Whether they’re interacting in the store, online or via mobile, customers expect consistency – but are retailers delivering it? Tim Koshinsky, VP Solutions at ‘Commerce Anywhere’ solutions provider OLR Retail, explains why customer satisfaction lies in creating a consistent service in all channels, not just a common face.
“It may not seem sexy, but consistency is the secret ingredient to making customers happy,” remarked analyst McKinsey and Company in a recent report – a mantra that sounds so simple on paper, yet is eluding many retail businesses.
Thanks to omnichannel evolution, creating consistent customer experiences has never been more challenging. In today’s multi-channel, multi-device shopping environment, most retailers are still trying to distil a complex network of interactions and transactions into a single, cohesive and reliable service.
For those who are on the road to achieving this consistency, success levels vary from department to department. As an example, many retailers have accomplished the task of creating a global brand identity, and now have a common appearance in all channels. Unfortunately, however, in many cases the same cannot be said about their logistical capabilities.
No matter how beautiful the brand’s face, what consumers crave most is great service, regardless of channel. They want the same availability of information and products, so that they can choose in their own terms, where and when they want to make a purchase, and how it will be picked-up or delivered.
It seems simple from the shopper’s perspective, but executing such demands requires incredible sophistication within retailers’ product availability and fulfilment capabilities. For starters, with thousands of orders flooding in from multiple channel sources, complete inventory visibility is critical to effectively manage every transaction.
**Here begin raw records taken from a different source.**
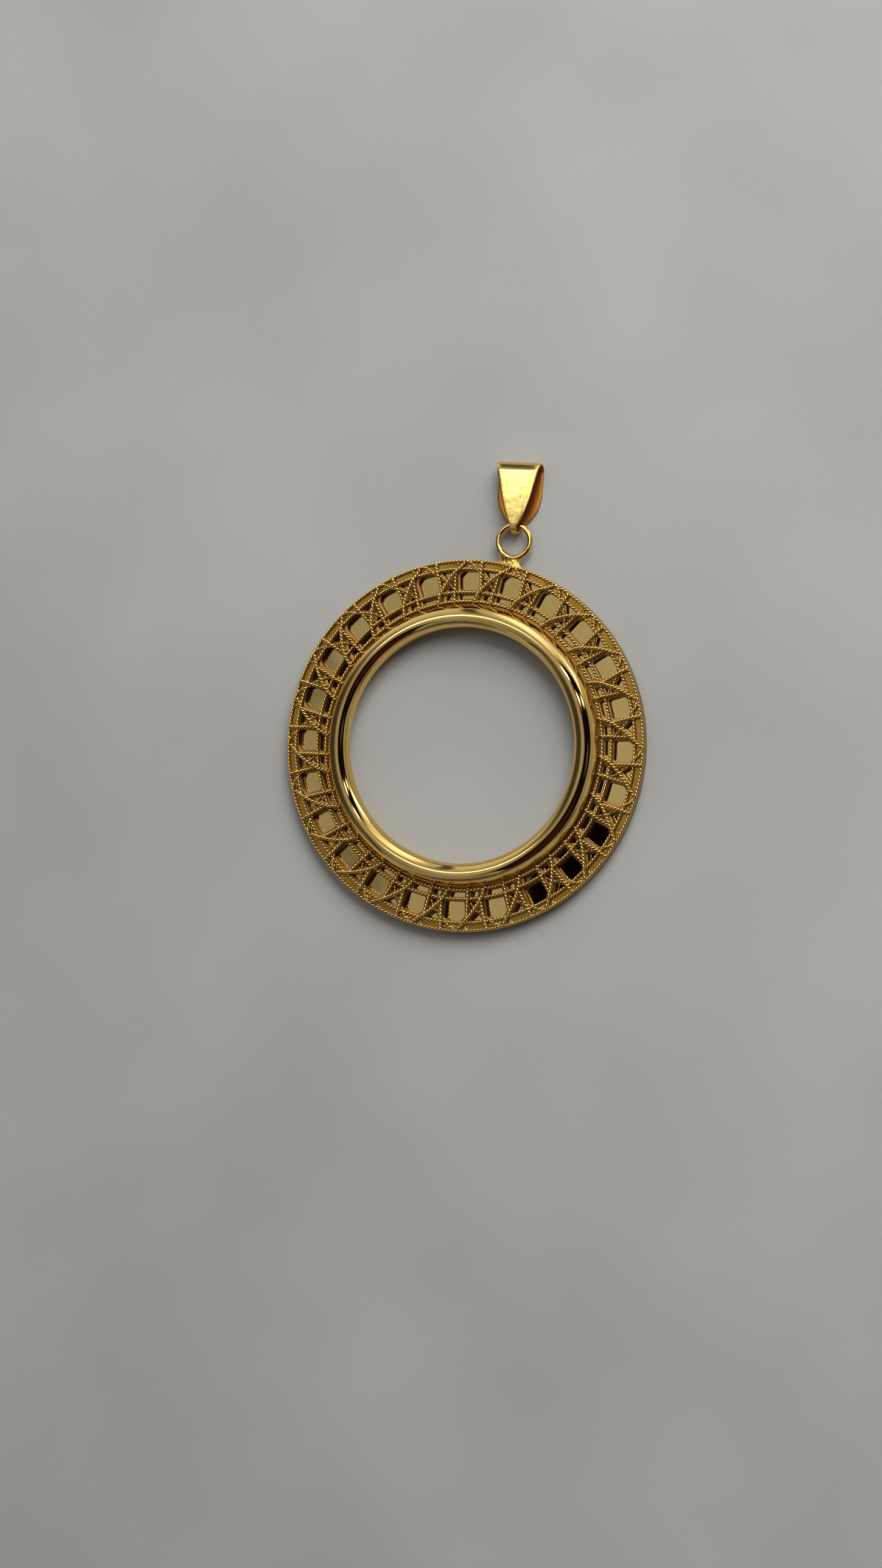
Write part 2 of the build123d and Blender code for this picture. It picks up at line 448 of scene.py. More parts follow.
def all_round(points, faces):
    """Copies one cell's points and faces to every cell by turning them clockwise."""
    turn = PITCH * np.arange(CELLS)
    x = points[:, 0] * np.cos(turn)[:, None] + points[:, 1] * np.sin(turn)[:, None]
    y = points[:, 1] * np.cos(turn)[:, None] - points[:, 0] * np.sin(turn)[:, None]
    z = np.broadcast_to(points[:, 2], x.shape)
    step = (np.arange(CELLS) * len(points))[:, None, None]
    copies = [(group[None] + step).reshape(-1, group.shape[1]) for group in faces]
    return np.stack([x, y, z], axis=-1).reshape(-1, 3), copies


def smooth_path(rows, step):
    """A Catmull-Rom curve through rows of points, sampled at about an even step in mm. Between
    points b and c, with a before and d after them, it is the cubic in t from 0 to 1 that passes
    through b and c and has half of c - a and half of d - b as its slopes there."""
    samples_a_stretch = 12
    rows = np.vstack([2 * rows[0] - rows[1], rows, 2 * rows[-1] - rows[-2]])
    t = np.linspace(0, 1, samples_a_stretch, endpoint=False)[None, :, None]
    a, b, c, d = (rows[i:len(rows) - 3 + i, None, :] for i in range(4))
    curve = 0.5 * (
        2 * b + (c - a) * t
        + (2 * a - 5 * b + 4 * c - d) * t ** 2
        + (3 * b - a - 3 * c + d) * t ** 3
    )
    curve = np.vstack([curve.reshape(-1, rows.shape[1]), rows[-2]])
    return even_steps(curve, step)


def even_steps(path, step):
    """The same path with its points at even distances of about one step."""
    length = np.concatenate([[0], np.cumsum(np.linalg.norm(np.diff(path, axis=0), axis=1))])
    places = np.linspace(0, length[-1], max(3, int(round(length[-1] / step)) + 1))
    return np.stack([np.interp(places, length, path[:, i]) for i in range(path.shape[1])], axis=-1)


def unit(vectors):
    """Vectors of length one."""
    return vectors / np.linalg.norm(vectors, axis=-1, keepdims=True)


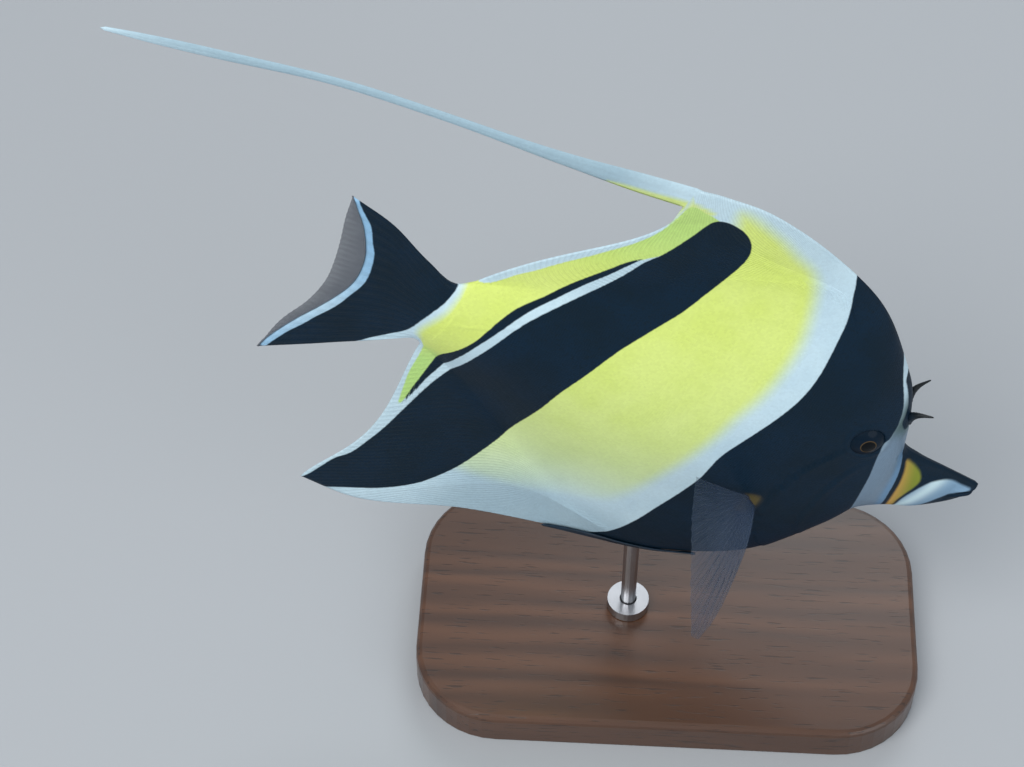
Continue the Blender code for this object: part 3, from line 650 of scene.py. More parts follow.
class Shop:
    """Short calls that add and join the nodes of one tree."""

    def __init__(self, tree):
        self.tree = tree

    def add(self, kind, inputs=None, **settings):
        node = self.tree.nodes.new(kind)
        for name, value in settings.items():
            setattr(node, name, value)
        for name, value in (inputs or {}).items():
            self.feed(node.inputs[name], value)
        return node

    def feed(self, socket, value):
        if isinstance(value, bpy.types.NodeSocket):
            self.tree.links.new(value, socket)
        else:
            socket.default_value = value

    def feed_all(self, sockets, **values):
        """Feed sockets by their names, with each space as an underscore."""
        for name, value in values.items():
            self.feed(sockets[name.replace("_", " ")], value)

    def feed_row(self, sockets, values):
        for socket, value in zip(sockets, values):
            self.feed(socket, value)

    def math(self, operation, *values):
        node = self.add("ShaderNodeMath", operation=operation)
        self.feed_row(node.inputs, values)
        return node.outputs[0]

    def times(self, one, two):
        return self.math("MULTIPLY", one, two)

    def scaled(self, value, factor, offset):
        return self.math("MULTIPLY_ADD", value, factor, offset)

    def step(self, value, low, high):
        """0 below low, 1 above high, smooth between."""
        node = self.add("ShaderNodeMapRange", {"Value": value, "From Min": low, "From Max": high},
                        interpolation_type="SMOOTHSTEP")
        return node.outputs["Result"]

    def range(self, value, low, high):
        """A value of 0 to 1 spread over another range."""
        node = self.add("ShaderNodeMapRange", {"Value": value, "To Min": low, "To Max": high})
        return node.outputs["Result"]

    def blend(self, share, under, over, blend_type="MIX"):
        node = self.add("ShaderNodeMix", data_type="RGBA", blend_type=blend_type)
        self.feed_row((node.inputs[0], node.inputs[6], node.inputs[7]), (share, under, over))
        return node.outputs[2]

    def noise(self, place, scale, detail, **more):
        inputs = {"Vector": place, "Scale": scale, "Detail": detail, **more}
        return self.add("ShaderNodeTexNoise", inputs).outputs

    def stretched(self, place, scale):
        return self.add("ShaderNodeMapping", {"Vector": place, "Scale": scale}).outputs[0]

    def field(self, name):
        return self.add("ShaderNodeAttribute", attribute_name=name).outputs["Fac"]

    def object_place(self):
        return self.add("ShaderNodeTexCoord").outputs["Object"]

    def group(self, name, **inputs):
        node = self.add("ShaderNodeGroup", node_tree=GROUPS[name])
        self.feed_all(node.inputs, **inputs)
        return node.outputs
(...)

Equally, it’s impossible to manage the allocation and replenishment of stock without integrating activity in all channels. Many retailers still operate in data siloes, which leaves them at risk of draining resources in one channel to supply another – collaboration is essential for moving as seamlessly between orders as consumers move between channels.
There also needs to be a degree of flexibility within retailers’ supply chain solutions, to cope with increased demand in certain channels, and to adapt to increased demand at peak trading times. It’s a very pertinent time of the year to be discussing logistical consistency, as Christmas is often the point when out-of-date systems and siloed processes are exposed.
The 2014 holiday trading period is placing greater pressure than ever on retailers’ operations; shoppers have a choice of fulfilment methods – buy direct from store, buy online for home delivery, buy online for store collection, buy online for locker collection; the race for quick delivery has intensified pressure on companies to offer next day services, even on orders placed during the previous evening; and the growing popularity of early promotions such as Black Friday and Cyber Monday is generating activity spikes at the start of the month, alongside increasing orders closer to Christmas Day.
In this situation, a great festive ad campaign is the icing on the cake. The raw ingredients for successful omnichannel retail are integrated operations, inventory visibility throughout the enterprise, demand forecasting and replenishment planning. These are the tools which ensure, when the moment arrives, that consumers are able to buy the goods they want in a convenient manner.
Retailers without this effective operational solution may find themselves unable to deliver on customer expectations consistently, which makes it difficult to build trusting relationships. At Christmas time in particular, the stakes are high; an unfulfilled or late delivery can have an enormous – and lasting – emotional impact.
After all, in today’s fiercely competitive retail environment, consumers whose demands aren’t met are likely to look elsewhere for a retailer they can trust to deliver at every touch point.